***** STORED DATA *****
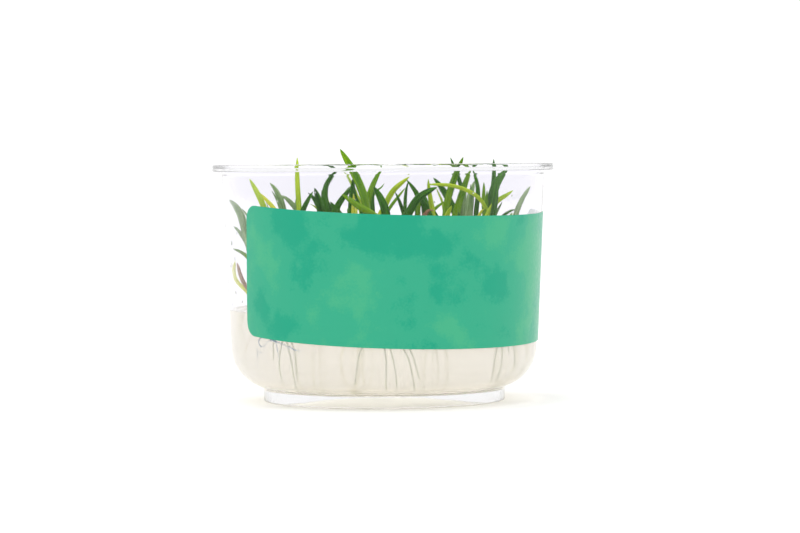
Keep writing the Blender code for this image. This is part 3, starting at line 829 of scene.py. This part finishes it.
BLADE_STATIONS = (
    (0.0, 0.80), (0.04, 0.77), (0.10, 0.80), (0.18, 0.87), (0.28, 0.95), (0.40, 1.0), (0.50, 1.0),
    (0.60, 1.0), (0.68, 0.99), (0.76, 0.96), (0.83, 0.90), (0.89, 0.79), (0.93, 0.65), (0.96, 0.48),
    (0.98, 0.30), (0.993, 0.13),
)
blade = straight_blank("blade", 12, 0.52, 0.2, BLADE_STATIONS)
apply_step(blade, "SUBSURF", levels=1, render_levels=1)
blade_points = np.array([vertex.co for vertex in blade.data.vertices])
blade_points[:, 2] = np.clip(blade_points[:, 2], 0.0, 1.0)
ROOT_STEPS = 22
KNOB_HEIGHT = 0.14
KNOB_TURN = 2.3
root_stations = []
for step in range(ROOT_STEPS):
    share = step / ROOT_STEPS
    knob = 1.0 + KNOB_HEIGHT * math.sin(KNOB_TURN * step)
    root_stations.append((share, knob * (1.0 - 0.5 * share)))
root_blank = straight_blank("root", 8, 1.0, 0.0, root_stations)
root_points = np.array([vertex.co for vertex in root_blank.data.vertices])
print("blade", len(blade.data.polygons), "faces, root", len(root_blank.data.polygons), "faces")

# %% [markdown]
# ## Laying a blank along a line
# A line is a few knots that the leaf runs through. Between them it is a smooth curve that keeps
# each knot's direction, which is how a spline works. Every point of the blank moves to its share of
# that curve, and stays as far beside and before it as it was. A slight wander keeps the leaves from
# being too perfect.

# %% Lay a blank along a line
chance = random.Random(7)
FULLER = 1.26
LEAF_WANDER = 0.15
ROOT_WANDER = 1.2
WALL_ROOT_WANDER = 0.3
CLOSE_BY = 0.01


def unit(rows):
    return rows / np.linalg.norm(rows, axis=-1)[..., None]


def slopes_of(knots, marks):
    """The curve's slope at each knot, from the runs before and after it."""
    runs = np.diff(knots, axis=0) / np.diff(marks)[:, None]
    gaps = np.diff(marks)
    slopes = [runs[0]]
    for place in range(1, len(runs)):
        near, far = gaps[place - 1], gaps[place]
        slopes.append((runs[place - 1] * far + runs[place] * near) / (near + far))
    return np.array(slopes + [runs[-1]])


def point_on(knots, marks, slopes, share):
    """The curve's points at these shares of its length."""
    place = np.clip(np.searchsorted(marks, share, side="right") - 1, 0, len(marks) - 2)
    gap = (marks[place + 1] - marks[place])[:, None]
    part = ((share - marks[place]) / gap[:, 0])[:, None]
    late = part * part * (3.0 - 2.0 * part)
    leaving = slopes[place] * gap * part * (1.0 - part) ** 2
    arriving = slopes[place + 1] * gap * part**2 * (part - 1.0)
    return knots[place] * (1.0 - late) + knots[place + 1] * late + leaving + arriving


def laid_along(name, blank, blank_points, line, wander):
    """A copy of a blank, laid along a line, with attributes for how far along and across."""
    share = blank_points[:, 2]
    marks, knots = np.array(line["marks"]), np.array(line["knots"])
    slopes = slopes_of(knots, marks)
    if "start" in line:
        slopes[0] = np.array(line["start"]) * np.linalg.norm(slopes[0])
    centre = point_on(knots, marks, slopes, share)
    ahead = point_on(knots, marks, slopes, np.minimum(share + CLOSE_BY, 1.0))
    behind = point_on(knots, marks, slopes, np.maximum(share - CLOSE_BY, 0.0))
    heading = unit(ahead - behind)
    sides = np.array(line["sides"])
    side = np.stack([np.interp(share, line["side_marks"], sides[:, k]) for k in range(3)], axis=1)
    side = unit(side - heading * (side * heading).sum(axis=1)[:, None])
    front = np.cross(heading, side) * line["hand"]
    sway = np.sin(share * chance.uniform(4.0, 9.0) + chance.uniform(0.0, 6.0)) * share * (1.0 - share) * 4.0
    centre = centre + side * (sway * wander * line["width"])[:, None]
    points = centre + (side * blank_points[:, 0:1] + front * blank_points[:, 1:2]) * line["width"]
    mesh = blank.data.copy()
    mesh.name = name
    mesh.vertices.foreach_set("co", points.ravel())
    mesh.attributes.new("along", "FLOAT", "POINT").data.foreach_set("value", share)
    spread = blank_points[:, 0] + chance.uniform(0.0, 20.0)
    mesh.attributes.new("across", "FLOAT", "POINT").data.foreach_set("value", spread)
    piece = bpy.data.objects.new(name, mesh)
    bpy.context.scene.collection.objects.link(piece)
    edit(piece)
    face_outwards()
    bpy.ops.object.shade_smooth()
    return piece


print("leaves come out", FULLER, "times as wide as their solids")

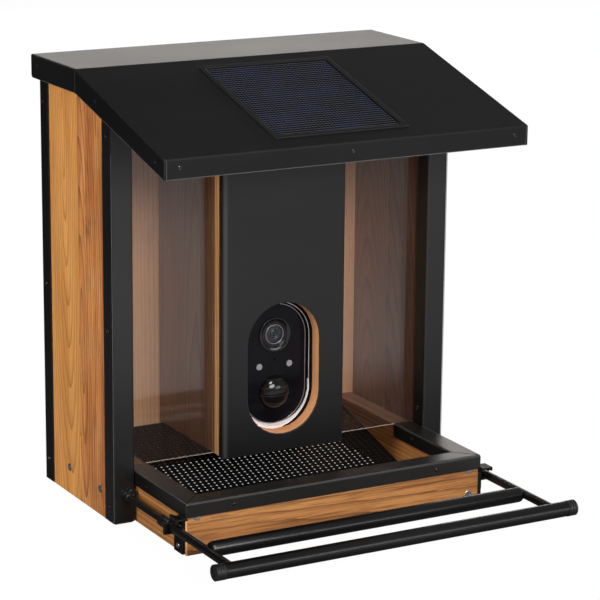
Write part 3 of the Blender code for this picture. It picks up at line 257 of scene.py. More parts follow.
*****
> _STATED EXERCISE_: Write out all the records above again, exactly as they stand.

> _RIGHT ANSWER_:
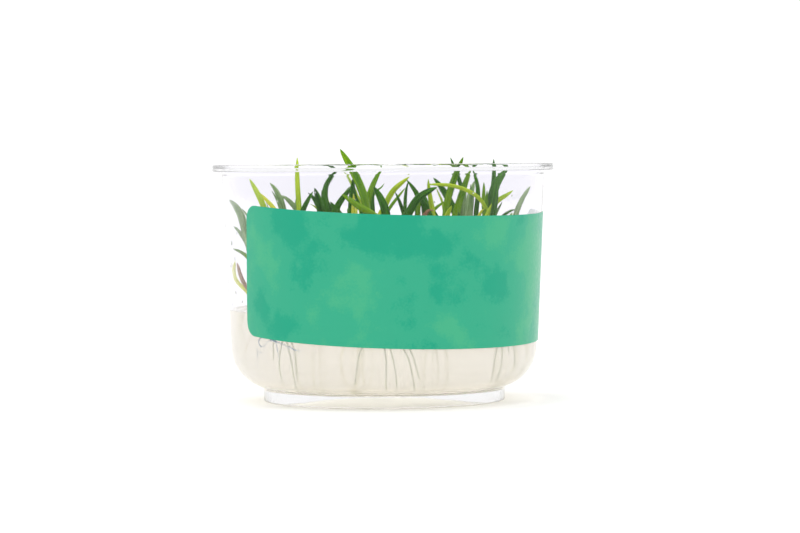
Keep writing the Blender code for this image. This is part 3, starting at line 829 of scene.py. This part finishes it.
BLADE_STATIONS = (
    (0.0, 0.80), (0.04, 0.77), (0.10, 0.80), (0.18, 0.87), (0.28, 0.95), (0.40, 1.0), (0.50, 1.0),
    (0.60, 1.0), (0.68, 0.99), (0.76, 0.96), (0.83, 0.90), (0.89, 0.79), (0.93, 0.65), (0.96, 0.48),
    (0.98, 0.30), (0.993, 0.13),
)
blade = straight_blank("blade", 12, 0.52, 0.2, BLADE_STATIONS)
apply_step(blade, "SUBSURF", levels=1, render_levels=1)
blade_points = np.array([vertex.co for vertex in blade.data.vertices])
blade_points[:, 2] = np.clip(blade_points[:, 2], 0.0, 1.0)
ROOT_STEPS = 22
KNOB_HEIGHT = 0.14
KNOB_TURN = 2.3
root_stations = []
for step in range(ROOT_STEPS):
    share = step / ROOT_STEPS
    knob = 1.0 + KNOB_HEIGHT * math.sin(KNOB_TURN * step)
    root_stations.append((share, knob * (1.0 - 0.5 * share)))
root_blank = straight_blank("root", 8, 1.0, 0.0, root_stations)
root_points = np.array([vertex.co for vertex in root_blank.data.vertices])
print("blade", len(blade.data.polygons), "faces, root", len(root_blank.data.polygons), "faces")

# %% [markdown]
# ## Laying a blank along a line
# A line is a few knots that the leaf runs through. Between them it is a smooth curve that keeps
# each knot's direction, which is how a spline works. Every point of the blank moves to its share of
# that curve, and stays as far beside and before it as it was. A slight wander keeps the leaves from
# being too perfect.

# %% Lay a blank along a line
chance = random.Random(7)
FULLER = 1.26
LEAF_WANDER = 0.15
ROOT_WANDER = 1.2
WALL_ROOT_WANDER = 0.3
CLOSE_BY = 0.01


def unit(rows):
    return rows / np.linalg.norm(rows, axis=-1)[..., None]


def slopes_of(knots, marks):
    """The curve's slope at each knot, from the runs before and after it."""
    runs = np.diff(knots, axis=0) / np.diff(marks)[:, None]
    gaps = np.diff(marks)
    slopes = [runs[0]]
    for place in range(1, len(runs)):
        near, far = gaps[place - 1], gaps[place]
        slopes.append((runs[place - 1] * far + runs[place] * near) / (near + far))
    return np.array(slopes + [runs[-1]])


def point_on(knots, marks, slopes, share):
    """The curve's points at these shares of its length."""
    place = np.clip(np.searchsorted(marks, share, side="right") - 1, 0, len(marks) - 2)
    gap = (marks[place + 1] - marks[place])[:, None]
    part = ((share - marks[place]) / gap[:, 0])[:, None]
    late = part * part * (3.0 - 2.0 * part)
    leaving = slopes[place] * gap * part * (1.0 - part) ** 2
    arriving = slopes[place + 1] * gap * part**2 * (part - 1.0)
    return knots[place] * (1.0 - late) + knots[place + 1] * late + leaving + arriving


def laid_along(name, blank, blank_points, line, wander):
    """A copy of a blank, laid along a line, with attributes for how far along and across."""
    share = blank_points[:, 2]
    marks, knots = np.array(line["marks"]), np.array(line["knots"])
    slopes = slopes_of(knots, marks)
    if "start" in line:
        slopes[0] = np.array(line["start"]) * np.linalg.norm(slopes[0])
    centre = point_on(knots, marks, slopes, share)
    ahead = point_on(knots, marks, slopes, np.minimum(share + CLOSE_BY, 1.0))
    behind = point_on(knots, marks, slopes, np.maximum(share - CLOSE_BY, 0.0))
    heading = unit(ahead - behind)
    sides = np.array(line["sides"])
    side = np.stack([np.interp(share, line["side_marks"], sides[:, k]) for k in range(3)], axis=1)
    side = unit(side - heading * (side * heading).sum(axis=1)[:, None])
    front = np.cross(heading, side) * line["hand"]
    sway = np.sin(share * chance.uniform(4.0, 9.0) + chance.uniform(0.0, 6.0)) * share * (1.0 - share) * 4.0
    centre = centre + side * (sway * wander * line["width"])[:, None]
    points = centre + (side * blank_points[:, 0:1] + front * blank_points[:, 1:2]) * line["width"]
    mesh = blank.data.copy()
    mesh.name = name
    mesh.vertices.foreach_set("co", points.ravel())
    mesh.attributes.new("along", "FLOAT", "POINT").data.foreach_set("value", share)
    spread = blank_points[:, 0] + chance.uniform(0.0, 20.0)
    mesh.attributes.new("across", "FLOAT", "POINT").data.foreach_set("value", spread)
    piece = bpy.data.objects.new(name, mesh)
    bpy.context.scene.collection.objects.link(piece)
    edit(piece)
    face_outwards()
    bpy.ops.object.shade_smooth()
    return piece


print("leaves come out", FULLER, "times as wide as their solids")

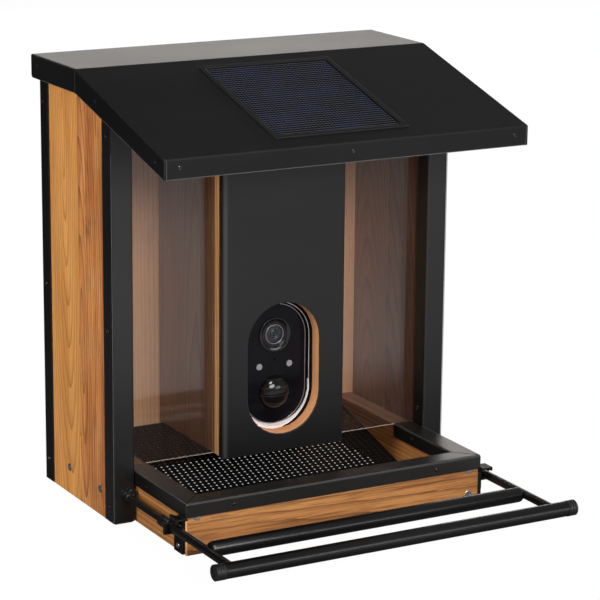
Write part 3 of the Blender code for this picture. It picks up at line 257 of scene.py. More parts follow.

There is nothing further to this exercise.